Peter Phillips pphillip at cs.ubc.ca
Sat Dec 15 23:25:55 AEST 1990


In article <1215 at syacus.acus.oz> martins at syacus.acus.oz (Martin Schwenke) writes:
>
>I am interested in software or algorithms for generating mazes with
>unique solutions. I am also, but less, interested in maze solving
>algorithms, and programs.

One method is to think of a maze as a spanning tree for a connected
graph.  Take any graph, assign random weights to each arc.  Apply some
minimal spanning tree algorithm.  A drawing of the resulting tree will
be maze.  It helps if you know of some way of embedding the graph in a
plane.  All this works out simply if your starting graph is a grid.

This method has a few advantages.  First, you aren't stuck
with using a grid.  You could use this to make a maze out of a map
of countries or some other familiar graph. Second, you can create
different effects by varying how you choose your weights without
worrying about screwing up the algorithm. Third, it runs in time
close to order n. (n = number of nodes).

I wrote some code to do this once as an application of Kruskal's
minimal spanning tree algorithm (a rather nifty little algorithm).
I've still got code to do this in C lying around somewhere.
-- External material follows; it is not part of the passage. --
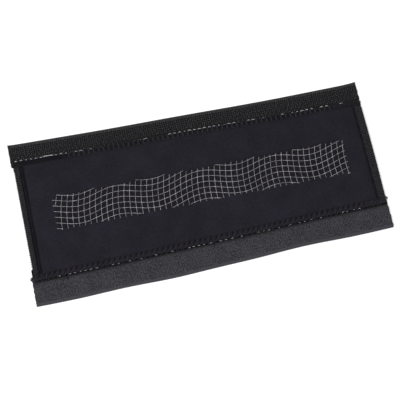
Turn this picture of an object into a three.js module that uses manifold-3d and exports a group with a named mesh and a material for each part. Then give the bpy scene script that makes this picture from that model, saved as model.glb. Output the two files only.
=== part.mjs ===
// Chainstay protector: a tapered neoprene panel that wraps round a bicycle's chainstay,
// with a hook tape sewn along one long edge and a loop tape along the other.
// Millimetres. X runs along the length with the wide end at -X, +Y points to the hook tape,
// and Z is up out of the printed face. The guard lies flat with its inner face on z = 0.
import * as THREE from "three";
import Module from "manifold-3d";

const wasm = await Module();
wasm.setup();
const { CrossSection, Manifold } = wasm;

// Overall plan sizes.
const LENGTH = 250;
const PANEL_WIDTH_WIDE = 88.2;
const UPPER_EDGE_TAPER = 5.4;
const LOWER_EDGE_TAPER = 4.0;
const PANEL_INSET_WIDE_END = 1.6;
const PANEL_INSET_NARROW_END = 0.4;

// The two fastening tapes, straight strips of constant width.
const HOOK_TAPE_WIDTH = 20;
const HOOK_TAPE_SHOWS_WIDE = 13.25;
const HOOK_TAPE_SHOWS_NARROW = 14.45;
const LOOP_TAPE_WIDTH = 25;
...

Hmm, you could work this in reverse.  Create a program which takes
an arbitrary tree and turns it into a grid maze.  You could use this
to turn a UNIX file system tree into a maze, as if it isn't already. :-)

--
Peter Phillips, pphillip at cs.ubc.ca | "It's worse than that ... He has
{alberta,uunet}!ubc-cs!pphillip    | no brain." -- McCoy, "Spock's Brain"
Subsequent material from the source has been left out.